- EXERCISE PROMPT
In the listing that follows, the range to quote begins at the line that has "with Locations((tap_x, tap_y" and ends after the line that has "before = set(bpy.data.objects)"; quote it verbatim and add nothing.

────────────────

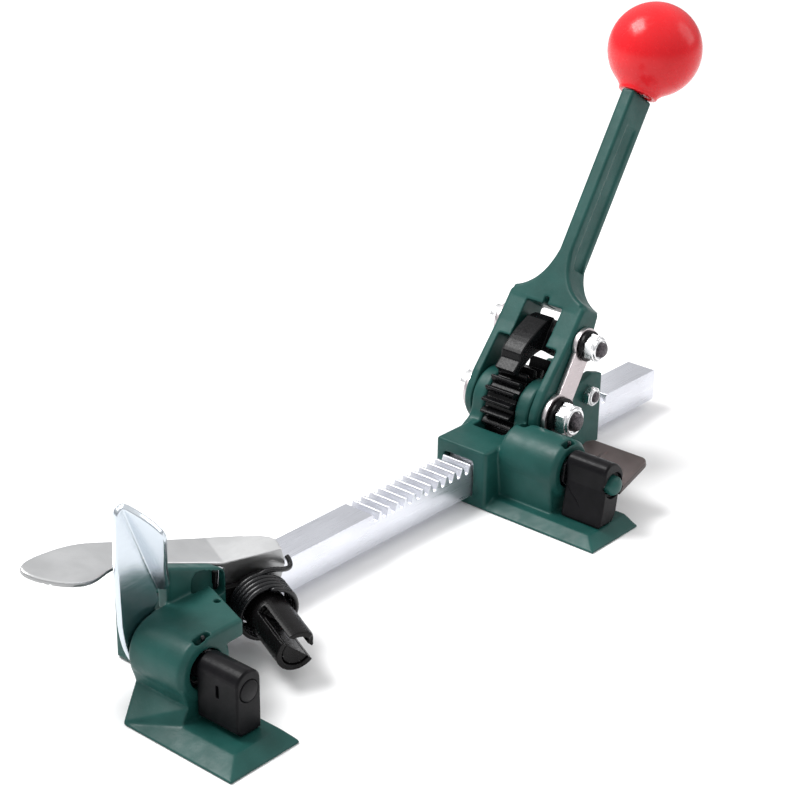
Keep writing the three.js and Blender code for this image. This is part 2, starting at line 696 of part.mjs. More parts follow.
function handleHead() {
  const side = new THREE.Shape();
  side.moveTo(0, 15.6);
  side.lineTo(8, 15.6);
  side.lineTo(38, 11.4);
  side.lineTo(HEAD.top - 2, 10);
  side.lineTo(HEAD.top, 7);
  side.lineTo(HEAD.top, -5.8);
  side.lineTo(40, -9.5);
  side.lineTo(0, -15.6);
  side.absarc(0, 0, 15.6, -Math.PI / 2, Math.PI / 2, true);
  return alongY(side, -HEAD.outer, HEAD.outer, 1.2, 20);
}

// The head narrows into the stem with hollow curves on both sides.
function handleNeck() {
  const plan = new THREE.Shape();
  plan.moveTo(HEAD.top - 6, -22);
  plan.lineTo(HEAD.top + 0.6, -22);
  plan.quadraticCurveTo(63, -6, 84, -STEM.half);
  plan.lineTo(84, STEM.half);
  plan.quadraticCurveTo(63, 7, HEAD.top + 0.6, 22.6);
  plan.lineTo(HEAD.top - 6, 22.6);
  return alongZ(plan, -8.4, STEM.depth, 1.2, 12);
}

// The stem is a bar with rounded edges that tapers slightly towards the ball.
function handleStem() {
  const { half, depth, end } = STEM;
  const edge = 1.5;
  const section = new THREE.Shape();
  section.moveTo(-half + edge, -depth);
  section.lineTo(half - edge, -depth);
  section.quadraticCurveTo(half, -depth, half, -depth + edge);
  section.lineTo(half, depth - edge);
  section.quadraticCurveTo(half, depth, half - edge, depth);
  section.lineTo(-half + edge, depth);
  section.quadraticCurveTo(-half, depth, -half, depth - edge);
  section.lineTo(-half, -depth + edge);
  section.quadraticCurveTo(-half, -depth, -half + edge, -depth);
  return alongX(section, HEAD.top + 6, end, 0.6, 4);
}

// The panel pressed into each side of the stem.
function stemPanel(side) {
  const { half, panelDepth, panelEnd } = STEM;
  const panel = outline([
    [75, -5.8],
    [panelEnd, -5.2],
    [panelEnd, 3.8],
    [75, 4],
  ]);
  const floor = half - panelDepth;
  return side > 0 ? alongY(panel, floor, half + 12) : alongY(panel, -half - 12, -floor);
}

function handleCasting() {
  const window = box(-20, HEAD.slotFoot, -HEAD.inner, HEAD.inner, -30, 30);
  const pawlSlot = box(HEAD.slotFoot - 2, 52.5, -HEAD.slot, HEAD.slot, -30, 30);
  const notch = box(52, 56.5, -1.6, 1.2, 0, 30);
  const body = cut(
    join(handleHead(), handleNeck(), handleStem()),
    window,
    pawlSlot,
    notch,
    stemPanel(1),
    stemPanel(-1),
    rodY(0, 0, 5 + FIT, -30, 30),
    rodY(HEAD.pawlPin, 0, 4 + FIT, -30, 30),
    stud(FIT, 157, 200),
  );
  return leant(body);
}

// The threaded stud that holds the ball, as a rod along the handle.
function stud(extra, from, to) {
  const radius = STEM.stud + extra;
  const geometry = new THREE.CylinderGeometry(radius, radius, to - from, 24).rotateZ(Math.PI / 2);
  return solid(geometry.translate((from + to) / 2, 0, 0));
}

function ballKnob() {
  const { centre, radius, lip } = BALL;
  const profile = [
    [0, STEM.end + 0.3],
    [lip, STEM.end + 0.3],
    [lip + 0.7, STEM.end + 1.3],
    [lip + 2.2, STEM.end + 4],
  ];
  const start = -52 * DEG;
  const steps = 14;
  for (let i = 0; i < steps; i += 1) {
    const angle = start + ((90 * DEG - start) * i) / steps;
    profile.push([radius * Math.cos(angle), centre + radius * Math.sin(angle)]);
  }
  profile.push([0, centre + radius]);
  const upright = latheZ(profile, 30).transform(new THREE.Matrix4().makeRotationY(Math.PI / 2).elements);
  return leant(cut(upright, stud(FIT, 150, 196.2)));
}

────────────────

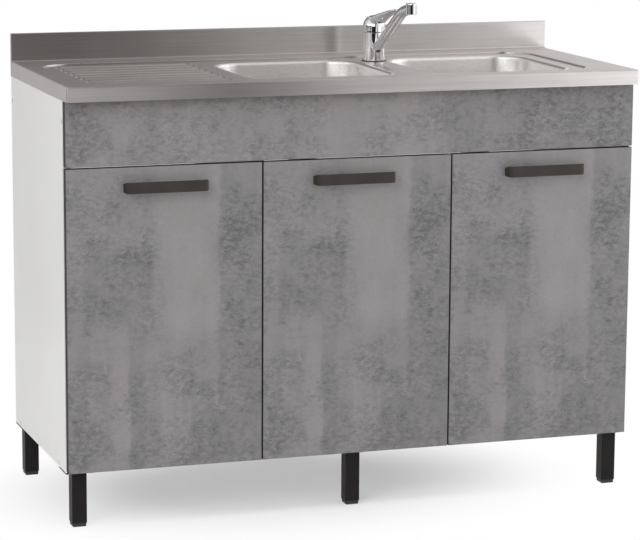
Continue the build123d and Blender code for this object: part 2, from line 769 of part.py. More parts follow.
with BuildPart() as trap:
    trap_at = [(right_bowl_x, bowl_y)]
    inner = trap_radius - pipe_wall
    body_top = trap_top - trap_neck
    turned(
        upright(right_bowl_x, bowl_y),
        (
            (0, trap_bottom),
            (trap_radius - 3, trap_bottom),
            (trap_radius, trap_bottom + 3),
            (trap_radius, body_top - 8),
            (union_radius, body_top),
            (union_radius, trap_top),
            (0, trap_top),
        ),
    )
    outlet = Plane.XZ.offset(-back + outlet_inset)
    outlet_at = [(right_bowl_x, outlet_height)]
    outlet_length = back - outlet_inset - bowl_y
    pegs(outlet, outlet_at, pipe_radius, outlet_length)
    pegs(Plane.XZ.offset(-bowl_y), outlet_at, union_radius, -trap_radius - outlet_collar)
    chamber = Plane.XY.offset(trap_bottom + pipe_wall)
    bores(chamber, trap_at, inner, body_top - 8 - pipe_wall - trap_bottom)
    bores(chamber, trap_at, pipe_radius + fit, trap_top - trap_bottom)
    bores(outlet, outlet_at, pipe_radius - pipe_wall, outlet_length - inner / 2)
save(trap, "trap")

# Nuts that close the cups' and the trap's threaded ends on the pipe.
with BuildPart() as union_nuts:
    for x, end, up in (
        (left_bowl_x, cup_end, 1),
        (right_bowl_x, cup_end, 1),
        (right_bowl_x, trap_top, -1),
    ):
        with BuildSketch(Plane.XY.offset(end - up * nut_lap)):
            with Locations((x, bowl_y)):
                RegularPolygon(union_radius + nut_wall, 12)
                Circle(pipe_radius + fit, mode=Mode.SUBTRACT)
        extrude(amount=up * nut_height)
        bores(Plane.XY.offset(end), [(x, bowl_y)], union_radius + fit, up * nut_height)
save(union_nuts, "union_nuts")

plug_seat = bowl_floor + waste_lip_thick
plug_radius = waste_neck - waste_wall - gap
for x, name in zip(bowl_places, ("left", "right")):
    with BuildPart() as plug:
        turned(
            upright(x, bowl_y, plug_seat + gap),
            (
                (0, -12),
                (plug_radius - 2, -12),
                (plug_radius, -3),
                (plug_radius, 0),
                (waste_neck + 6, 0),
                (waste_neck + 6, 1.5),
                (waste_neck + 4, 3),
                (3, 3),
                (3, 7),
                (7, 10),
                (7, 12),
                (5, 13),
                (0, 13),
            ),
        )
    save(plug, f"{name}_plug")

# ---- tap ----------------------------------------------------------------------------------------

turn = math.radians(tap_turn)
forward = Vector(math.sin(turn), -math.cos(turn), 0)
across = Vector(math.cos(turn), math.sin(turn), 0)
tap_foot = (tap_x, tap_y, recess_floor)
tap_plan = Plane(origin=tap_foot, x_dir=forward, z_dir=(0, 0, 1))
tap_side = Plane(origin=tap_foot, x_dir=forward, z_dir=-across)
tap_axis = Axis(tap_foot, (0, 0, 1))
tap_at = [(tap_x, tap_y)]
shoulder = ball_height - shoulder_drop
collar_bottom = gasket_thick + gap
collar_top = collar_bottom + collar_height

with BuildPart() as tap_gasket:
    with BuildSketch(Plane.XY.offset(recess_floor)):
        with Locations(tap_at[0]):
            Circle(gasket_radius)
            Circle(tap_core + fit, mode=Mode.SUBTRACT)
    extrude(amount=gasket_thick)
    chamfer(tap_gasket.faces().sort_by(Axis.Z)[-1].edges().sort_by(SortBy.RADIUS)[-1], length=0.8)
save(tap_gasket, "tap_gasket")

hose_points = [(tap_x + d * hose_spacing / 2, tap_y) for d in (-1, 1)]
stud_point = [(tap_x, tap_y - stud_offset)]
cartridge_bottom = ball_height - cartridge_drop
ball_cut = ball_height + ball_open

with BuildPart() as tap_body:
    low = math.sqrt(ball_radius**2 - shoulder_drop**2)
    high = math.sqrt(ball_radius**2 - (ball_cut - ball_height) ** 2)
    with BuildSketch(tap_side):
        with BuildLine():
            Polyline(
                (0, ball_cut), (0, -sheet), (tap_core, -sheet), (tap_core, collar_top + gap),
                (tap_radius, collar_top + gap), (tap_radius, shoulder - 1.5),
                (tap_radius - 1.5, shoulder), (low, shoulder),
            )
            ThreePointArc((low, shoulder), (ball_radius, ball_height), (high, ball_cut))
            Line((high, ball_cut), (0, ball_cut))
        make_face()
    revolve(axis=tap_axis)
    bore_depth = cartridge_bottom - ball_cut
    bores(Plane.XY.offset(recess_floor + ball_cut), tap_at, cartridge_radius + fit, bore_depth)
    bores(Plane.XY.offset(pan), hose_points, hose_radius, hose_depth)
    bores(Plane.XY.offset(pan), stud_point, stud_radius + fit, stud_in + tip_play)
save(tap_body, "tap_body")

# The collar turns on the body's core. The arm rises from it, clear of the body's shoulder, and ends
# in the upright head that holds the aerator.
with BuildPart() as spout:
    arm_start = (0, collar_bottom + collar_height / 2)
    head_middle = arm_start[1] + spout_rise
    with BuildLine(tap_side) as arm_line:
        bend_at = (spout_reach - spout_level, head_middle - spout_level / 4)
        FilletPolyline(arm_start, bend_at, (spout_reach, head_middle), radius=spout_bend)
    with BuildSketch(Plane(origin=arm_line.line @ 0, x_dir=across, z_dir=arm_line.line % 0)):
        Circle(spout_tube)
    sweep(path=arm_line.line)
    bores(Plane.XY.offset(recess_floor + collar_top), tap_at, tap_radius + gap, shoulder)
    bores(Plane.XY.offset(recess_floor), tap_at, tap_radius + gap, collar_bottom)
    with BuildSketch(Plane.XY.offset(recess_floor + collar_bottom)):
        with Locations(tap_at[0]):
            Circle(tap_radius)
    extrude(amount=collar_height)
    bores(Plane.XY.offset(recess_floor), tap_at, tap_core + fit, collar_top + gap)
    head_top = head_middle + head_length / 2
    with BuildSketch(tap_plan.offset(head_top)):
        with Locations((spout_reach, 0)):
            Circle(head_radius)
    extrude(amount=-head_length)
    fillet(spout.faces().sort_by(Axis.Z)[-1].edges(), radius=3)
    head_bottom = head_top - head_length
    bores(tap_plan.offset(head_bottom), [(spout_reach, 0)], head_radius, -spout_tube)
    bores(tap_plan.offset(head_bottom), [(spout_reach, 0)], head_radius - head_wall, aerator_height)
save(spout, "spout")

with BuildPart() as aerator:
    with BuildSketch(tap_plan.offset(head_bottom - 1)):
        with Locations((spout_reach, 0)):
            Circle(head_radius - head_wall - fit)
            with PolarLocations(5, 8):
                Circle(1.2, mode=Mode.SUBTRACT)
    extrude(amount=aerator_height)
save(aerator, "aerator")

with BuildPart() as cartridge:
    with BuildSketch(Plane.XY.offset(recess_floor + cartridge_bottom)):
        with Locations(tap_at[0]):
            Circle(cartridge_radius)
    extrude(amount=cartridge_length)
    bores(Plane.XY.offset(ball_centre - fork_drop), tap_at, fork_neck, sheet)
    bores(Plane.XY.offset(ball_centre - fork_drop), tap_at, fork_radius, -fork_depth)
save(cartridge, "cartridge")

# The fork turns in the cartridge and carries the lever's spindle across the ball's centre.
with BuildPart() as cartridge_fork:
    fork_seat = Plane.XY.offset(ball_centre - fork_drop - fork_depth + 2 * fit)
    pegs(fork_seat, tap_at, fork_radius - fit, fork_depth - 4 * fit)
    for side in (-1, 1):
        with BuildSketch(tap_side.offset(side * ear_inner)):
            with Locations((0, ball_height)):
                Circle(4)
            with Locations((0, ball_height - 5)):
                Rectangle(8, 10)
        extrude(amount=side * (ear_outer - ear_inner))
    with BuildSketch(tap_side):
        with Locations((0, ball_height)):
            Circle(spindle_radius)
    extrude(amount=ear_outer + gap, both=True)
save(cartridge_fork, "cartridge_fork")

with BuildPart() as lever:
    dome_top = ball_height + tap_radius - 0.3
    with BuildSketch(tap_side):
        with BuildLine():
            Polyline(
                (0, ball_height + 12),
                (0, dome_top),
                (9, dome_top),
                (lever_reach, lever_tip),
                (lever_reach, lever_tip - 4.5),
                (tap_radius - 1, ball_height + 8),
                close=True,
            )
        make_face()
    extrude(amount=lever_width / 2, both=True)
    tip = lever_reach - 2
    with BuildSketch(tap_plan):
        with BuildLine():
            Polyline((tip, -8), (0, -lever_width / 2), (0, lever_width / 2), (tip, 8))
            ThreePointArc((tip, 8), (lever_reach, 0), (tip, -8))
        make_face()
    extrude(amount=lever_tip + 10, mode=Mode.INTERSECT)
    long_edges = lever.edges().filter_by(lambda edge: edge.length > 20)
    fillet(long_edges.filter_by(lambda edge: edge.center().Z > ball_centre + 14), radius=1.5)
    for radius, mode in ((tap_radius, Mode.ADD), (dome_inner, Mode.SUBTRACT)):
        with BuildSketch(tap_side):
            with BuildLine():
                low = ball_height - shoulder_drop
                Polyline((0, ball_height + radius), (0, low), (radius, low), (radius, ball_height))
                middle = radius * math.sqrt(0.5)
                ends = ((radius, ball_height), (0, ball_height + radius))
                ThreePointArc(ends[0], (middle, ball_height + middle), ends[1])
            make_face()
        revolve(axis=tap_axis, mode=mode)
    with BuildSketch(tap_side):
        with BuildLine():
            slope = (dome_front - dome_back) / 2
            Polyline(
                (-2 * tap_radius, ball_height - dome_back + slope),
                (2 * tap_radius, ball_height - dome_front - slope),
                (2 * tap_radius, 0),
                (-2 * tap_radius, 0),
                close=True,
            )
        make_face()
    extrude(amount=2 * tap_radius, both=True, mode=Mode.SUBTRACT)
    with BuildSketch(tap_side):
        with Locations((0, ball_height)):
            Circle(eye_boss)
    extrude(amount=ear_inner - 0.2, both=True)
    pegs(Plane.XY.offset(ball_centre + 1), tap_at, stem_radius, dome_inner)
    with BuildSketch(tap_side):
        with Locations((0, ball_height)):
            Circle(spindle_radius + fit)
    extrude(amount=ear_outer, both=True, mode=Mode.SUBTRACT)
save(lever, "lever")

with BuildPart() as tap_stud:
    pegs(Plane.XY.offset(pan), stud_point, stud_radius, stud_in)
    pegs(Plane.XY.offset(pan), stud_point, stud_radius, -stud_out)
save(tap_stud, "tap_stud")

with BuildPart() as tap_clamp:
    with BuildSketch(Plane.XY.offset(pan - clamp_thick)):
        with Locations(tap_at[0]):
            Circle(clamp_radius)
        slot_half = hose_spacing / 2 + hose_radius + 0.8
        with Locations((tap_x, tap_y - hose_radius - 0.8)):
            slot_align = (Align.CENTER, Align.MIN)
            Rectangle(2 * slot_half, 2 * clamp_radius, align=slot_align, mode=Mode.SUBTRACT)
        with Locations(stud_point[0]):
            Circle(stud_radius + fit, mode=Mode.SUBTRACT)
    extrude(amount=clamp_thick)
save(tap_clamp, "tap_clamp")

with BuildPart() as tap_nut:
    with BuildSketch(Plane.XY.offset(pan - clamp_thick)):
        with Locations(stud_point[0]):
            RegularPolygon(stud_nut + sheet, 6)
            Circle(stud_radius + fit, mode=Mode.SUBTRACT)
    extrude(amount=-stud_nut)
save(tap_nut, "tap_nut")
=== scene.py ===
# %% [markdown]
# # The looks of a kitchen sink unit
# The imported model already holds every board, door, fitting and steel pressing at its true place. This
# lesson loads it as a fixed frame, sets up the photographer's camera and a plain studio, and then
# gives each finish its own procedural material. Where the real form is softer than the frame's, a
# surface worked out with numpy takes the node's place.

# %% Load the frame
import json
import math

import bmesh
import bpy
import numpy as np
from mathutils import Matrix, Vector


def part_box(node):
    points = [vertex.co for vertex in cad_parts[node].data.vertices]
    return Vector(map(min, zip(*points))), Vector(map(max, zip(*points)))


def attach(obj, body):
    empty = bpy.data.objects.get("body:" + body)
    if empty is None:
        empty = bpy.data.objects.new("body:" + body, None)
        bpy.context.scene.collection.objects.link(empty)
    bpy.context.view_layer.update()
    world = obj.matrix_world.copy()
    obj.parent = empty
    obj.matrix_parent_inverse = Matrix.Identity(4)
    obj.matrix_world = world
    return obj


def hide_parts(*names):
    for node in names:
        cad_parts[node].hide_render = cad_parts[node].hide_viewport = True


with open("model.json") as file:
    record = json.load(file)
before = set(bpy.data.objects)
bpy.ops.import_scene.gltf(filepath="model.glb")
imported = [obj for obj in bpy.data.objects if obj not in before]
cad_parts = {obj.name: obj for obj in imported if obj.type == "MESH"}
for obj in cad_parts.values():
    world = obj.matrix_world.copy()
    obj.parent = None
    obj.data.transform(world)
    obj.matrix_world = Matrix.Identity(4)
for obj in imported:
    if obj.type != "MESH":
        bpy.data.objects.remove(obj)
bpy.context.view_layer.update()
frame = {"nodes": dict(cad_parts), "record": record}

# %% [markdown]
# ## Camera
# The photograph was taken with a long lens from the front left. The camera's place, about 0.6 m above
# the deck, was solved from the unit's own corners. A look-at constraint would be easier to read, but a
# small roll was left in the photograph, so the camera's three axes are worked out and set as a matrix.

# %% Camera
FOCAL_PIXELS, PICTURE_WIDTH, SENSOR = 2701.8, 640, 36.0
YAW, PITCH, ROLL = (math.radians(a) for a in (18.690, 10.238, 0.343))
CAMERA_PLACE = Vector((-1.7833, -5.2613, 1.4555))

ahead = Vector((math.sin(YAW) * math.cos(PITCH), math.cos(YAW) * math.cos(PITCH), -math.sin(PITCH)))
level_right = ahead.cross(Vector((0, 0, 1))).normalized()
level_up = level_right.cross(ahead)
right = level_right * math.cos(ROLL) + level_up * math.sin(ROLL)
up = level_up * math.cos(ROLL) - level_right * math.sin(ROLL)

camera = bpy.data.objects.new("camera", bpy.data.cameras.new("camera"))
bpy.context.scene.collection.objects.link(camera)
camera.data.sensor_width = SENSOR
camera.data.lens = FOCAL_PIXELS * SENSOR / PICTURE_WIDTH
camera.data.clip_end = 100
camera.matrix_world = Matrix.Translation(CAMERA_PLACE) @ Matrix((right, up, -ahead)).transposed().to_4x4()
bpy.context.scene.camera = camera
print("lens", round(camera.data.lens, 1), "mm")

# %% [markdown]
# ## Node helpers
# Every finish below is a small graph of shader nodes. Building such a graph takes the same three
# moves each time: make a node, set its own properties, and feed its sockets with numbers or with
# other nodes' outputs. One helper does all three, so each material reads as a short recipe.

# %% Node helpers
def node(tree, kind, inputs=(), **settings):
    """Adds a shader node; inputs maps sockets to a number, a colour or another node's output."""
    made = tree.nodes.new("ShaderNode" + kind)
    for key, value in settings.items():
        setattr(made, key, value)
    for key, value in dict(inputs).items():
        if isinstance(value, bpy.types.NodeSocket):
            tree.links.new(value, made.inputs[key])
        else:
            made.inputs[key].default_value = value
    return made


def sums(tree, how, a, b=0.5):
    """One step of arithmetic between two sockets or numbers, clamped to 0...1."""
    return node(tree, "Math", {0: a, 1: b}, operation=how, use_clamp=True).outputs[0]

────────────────

- ANSWER BELOW
        with Locations((tap_x, tap_y - hose_radius - 0.8)):
            slot_align = (Align.CENTER, Align.MIN)
            Rectangle(2 * slot_half, 2 * clamp_radius, align=slot_align, mode=Mode.SUBTRACT)
        with Locations(stud_point[0]):
            Circle(stud_radius + fit, mode=Mode.SUBTRACT)
    extrude(amount=clamp_thick)
save(tap_clamp, "tap_clamp")

with BuildPart() as tap_nut:
    with BuildSketch(Plane.XY.offset(pan - clamp_thick)):
        with Locations(stud_point[0]):
            RegularPolygon(stud_nut + sheet, 6)
            Circle(stud_radius + fit, mode=Mode.SUBTRACT)
    extrude(amount=-stud_nut)
save(tap_nut, "tap_nut")
=== scene.py ===
# %% [markdown]
# # The looks of a kitchen sink unit
# The imported model already holds every board, door, fitting and steel pressing at its true place. This
# lesson loads it as a fixed frame, sets up the photographer's camera and a plain studio, and then
# gives each finish its own procedural material. Where the real form is softer than the frame's, a
# surface worked out with numpy takes the node's place.

# %% Load the frame
import json
import math

import bmesh
import bpy
import numpy as np
from mathutils import Matrix, Vector


def part_box(node):
    points = [vertex.co for vertex in cad_parts[node].data.vertices]
    return Vector(map(min, zip(*points))), Vector(map(max, zip(*points)))


def attach(obj, body):
    empty = bpy.data.objects.get("body:" + body)
    if empty is None:
        empty = bpy.data.objects.new("body:" + body, None)
        bpy.context.scene.collection.objects.link(empty)
    bpy.context.view_layer.update()
    world = obj.matrix_world.copy()
    obj.parent = empty
    obj.matrix_parent_inverse = Matrix.Identity(4)
    obj.matrix_world = world
    return obj


def hide_parts(*names):
    for node in names:
        cad_parts[node].hide_render = cad_parts[node].hide_viewport = True


with open("model.json") as file:
    record = json.load(file)
before = set(bpy.data.objects)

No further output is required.